Employee discussion of unionizing, or concrete steps towards unionization such as filing a petition for a union election, are more straightforward in entitling employees to protection under the NLRA. Employers cannot apply their disciplinary policies in a discriminatory manner towards employees engaged in pro-union activities. For example, punishing a pro-union employee who has five unexcused absences, but not punishing another employee who has the same or more absences, could be considered discriminatory.
Employers are prohibited from attempting to convince employees that they do not need to unionize by initiating, or promising to initiate, a new grievance procedure intended to deal with the issues that caused the employees to unionize. For example, after employees begin unionizing, an employer is prohibited from soliciting the employees’ grievances and promising to satisfy such grievances.
The NLRA also prohibits employers from conducting surveillance on employees engaged in union-related conduct or on union activities. This prohibition applies to employers spying on employees in person as well as over social media. For example, if employees have a Facebook group or Instagram account where employees are exchanging messages regarding organizing efforts, an employer should not go looking at employee conduct on the group page or account.

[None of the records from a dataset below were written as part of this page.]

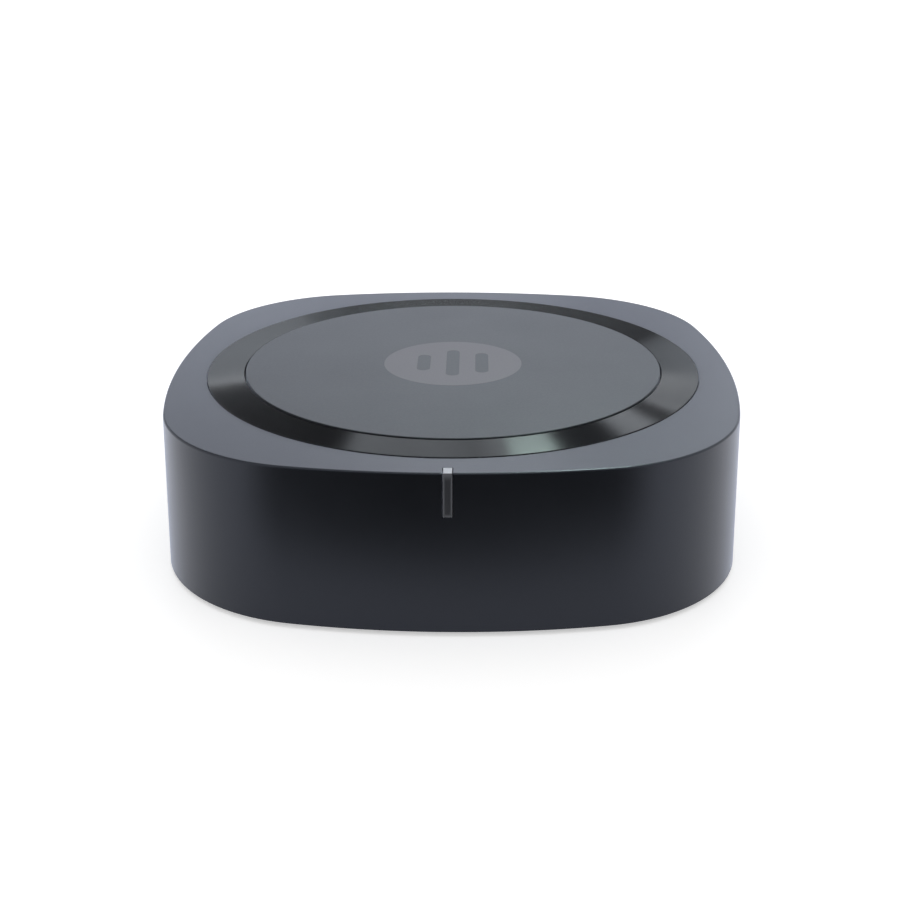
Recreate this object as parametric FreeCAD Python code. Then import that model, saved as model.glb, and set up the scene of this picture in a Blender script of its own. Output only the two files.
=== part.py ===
"""Desktop wireless audio receiver with a built-in stereo amplifier, as an assembly of separate pieces.

Millimetres. +Z is up, the front faces -Y, and the origin is the middle of the plane that the feet stand on.
"""
import FreeCAD, Part
import math
import os

V = FreeCAD.Vector
X_AXIS, Y_AXIS, Z_AXIS = V(1, 0, 0), V(0, 1, 0), V(0, 0, 1)

# Outline of the case at its top plane: four shallow side arcs and four corner arcs, all tangent
half_width = 71.4
side_radius = 190.0
corner_radius = 40.7
draft_run = 1.1            # how much further out the wall stands at its lower rim
wall = 2.2
top_thickness = 2.5
edge_radius = 0.5          # round of the top edge

# Heights
foot_height = 1.2          # rubber that shows below the case
wall_height = 37.6
rim_z = foot_height
top_z = rim_z + wall_height
ceiling_z = top_z - top_thickness

# Fits
gap = 0.15                 # between moulded pieces that drop into each other
close_gap = 0.1            # where a thin piece or a stud is located
snug = 0.05                # a screw's shank in its hole

# The outline's arc centres: each side arc's lies on the middle line, each corner arc's on the diagonal
side_centre = half_width - side_radius
corner_centre = (side_centre + math.sqrt(2 * (side_radius - corner_radius) ** 2 - side_centre ** 2)) / 2
half_angle = math.atan2(corner_centre, corner_centre - side_centre)


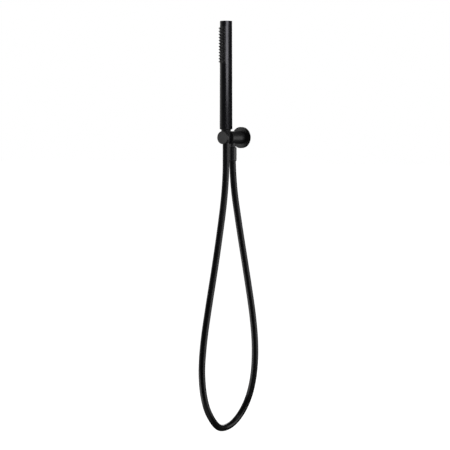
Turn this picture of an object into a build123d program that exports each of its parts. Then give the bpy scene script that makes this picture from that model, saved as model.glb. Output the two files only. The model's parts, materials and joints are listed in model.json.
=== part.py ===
"""Stick hand shower resting in a wall outlet elbow, joined to it by a smooth hose.

Millimetres. The origin is on the wall plane, at the centre of the wall plate. -Y points out of the
wall into the room, +X to the right of someone facing the wall, and +Z up.
"""

from build123d import *

import os
from math import pi, radians, tan

# ---- driving dimensions -------------------------------------------------------------------------

# wall plate and outlet arm; distances "out" are measured from the wall
PLATE_RADIUS = 22.3
PLATE_FRONT = 7.5
PLATE_REAR = 0.8
ARM_RADIUS = 13.5
ARM_REAR = 1.5
ARM_FRONT = 70.0
THREAD_RADIUS = 10.48  # G1/2 male thread, over its crests
THREAD_DEPTH = 12.0  # how far the wall nipple reaches into the wall
SOCKET_RADIUS = 9.0
SOCKET_DEPTH = 26.0
WATERWAY_RADIUS = 5.2
SCREW_OUT = 14.0
SCREW_RADIUS = 2.45

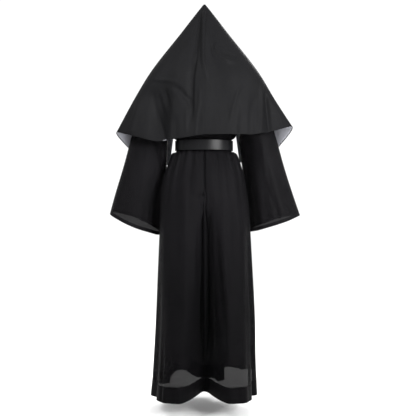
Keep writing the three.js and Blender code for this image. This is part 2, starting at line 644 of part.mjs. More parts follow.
// The veil's two halves as one sheet of points: from the left front edge round the back to the right front edge,
// with rows from the hem up to the point.
const veilPlace = (r, c) => ({
  level: VEIL_LEVELS[VEIL_LEVELS.length - 1 - r],
  round: (c - VEIL_COLUMNS) / VEIL_COLUMNS,
});
const veilPlain = makeGrid(VEIL_LEVELS.length, 2 * VEIL_COLUMNS + 1, (r, c) => {
  const { level, round } = veilPlace(r, c);
  return veilPoint(round < 0 ? -1 : 1, Math.abs(round), level);
});
const veilOuter = movedIn(veilPlain, gridNormals(veilPlain, false), (r, c) => {
  const { level, round } = veilPlace(r, c);
  return veilFold(round, level);
});
const veilNormal = gridNormals(veilOuter, false);

// One half of the veil or of its lining, between two depths under the veil's face, up to one of its rows.
function veilPanel(side, depthOut, depthIn, rows) {
  const firstColumn = side < 0 ? 0 : VEIL_COLUMNS;
  const layerAt = (depth) =>
    makeGrid(rows, VEIL_COLUMNS + 1, (r, c) => {
      const column = firstColumn + c;
      const point = veilOuter[r][column].clone().addScaledVector(veilNormal[r][column], -depth);
      if (side * point.x < SEAM_GAP / 2) point.x = (side * SEAM_GAP) / 2;
      return point;
    });
  return wallBetween(layerAt(depthOut), layerAt(depthIn), false);
}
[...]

Violations of the NLRA are called Unfair Labor Practices (ULPs). Employers, unions and individual employees can file ULPs with the National Labor Relations Board (NLRB). When an employer is found to have committed a ULP, the NLRB may order an employer to pay damages to affected employees and to take other actions to rectify its offense. For instance, if an employer is found to have terminated an employee in violation of the NLRA, the NLRB may order that the employee be reinstated with backpay. Not only are ULPs likely to directly result in financial losses — they may be bad for a company’s brand, as public support for unions has surged in recent years, and is especially high in the Pacific Northwest.
So, if employees have filed a petition for a union election, what can an employer do? Before addressing that, it should be noted that the rules for government employers are far stricter than those for private sector employers. Government employers should consult with counsel before issuing any communications to employees about unionization.
A private sector employer can maintain its usual disciplinary procedures, compare compensation and working conditions with similarly situated unionized employers, and point out any benefits that its employees receive that union employees do not. Communicating with employees requires attention to detail and employers can only share facts, opinions and experiences. An employer generally can tell employees about the disadvantages of union membership, such as the possible expenses. However, employers cannot tell employees that voting for the union is against their interests or misrepresent the employees’ rights with a union. Employers should have a labor advisor look at the circumstances of any messaging to employees during a union election to ensure that it is legally compliant.
Once a petition for a union election has been filed, deadlines to submit paperwork to the NLRB will come quickly. Ensuring that managers are trained and understand the basic dos and don’ts of dealing with employees during unionization before a petition is filed is the best way to minimize the disruption caused by a union election. That way, employers can get employees the information they need to make an informed choice without stumbling into unnecessary ULPs.